Network Causal Effect Estimation In Graphical Models Of Contagion And Latent Confounding
Yufeng Wu, Rohit Bhattacharya
TL;DR
We address distinguishing contagion from latent confounding in networks under full interference using segregated graphs (SGs) to represent mechanisms. We show identifiability of the target E[Y_i | do(A=a)] and its variants, and develop coding-likelihood based likelihood ratio tests to distinguish contagion versus latent confounding in each layer. We extend auto-g-computation to handle latent confounding, with Gibbs-sampler-based generation of latent variables and a local-structure parameterization for p(L) and p(Y | A, L), ensuring unbiased and consistent network-effect estimates when mechanism inference is correct. We provide network-asymptotic guarantees and validate the methods on synthetic, semi-synthetic, and real networks, highlighting practical conditions under which six-degree-separated samples support reliable testing and estimation.
Abstract
A key question in many network studies is whether the observed correlations between units are primarily due to contagion or latent confounding. Here, we study this question using a segregated graph (Shpitser, 2015) representation of these mechanisms, and examine how uncertainty about the true underlying mechanism impacts downstream computation of network causal effects, particularly under full interference -- settings where we only have a single realization of a network and each unit may depend on any other unit in the network. Under certain assumptions about asymptotic growth of the network, we derive likelihood ratio tests that can be used to identify whether different sets of variables -- confounders, treatments, and outcomes -- across units exhibit dependence due to contagion or latent confounding.

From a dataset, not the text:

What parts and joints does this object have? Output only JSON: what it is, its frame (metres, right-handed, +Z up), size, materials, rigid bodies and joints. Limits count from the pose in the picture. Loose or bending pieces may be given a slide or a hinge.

We then propose network causal effect estimation strategies that provide unbiased and consistent estimates if the dependence mechanisms are either known or correctly inferred using our proposed tests. Together, the proposed methods allow network effect estimation in a wider range of full interference scenarios that have not been considered in prior work. We evaluate the effectiveness of our methods with synthetic data and the validity of our assumptions using real-world networks.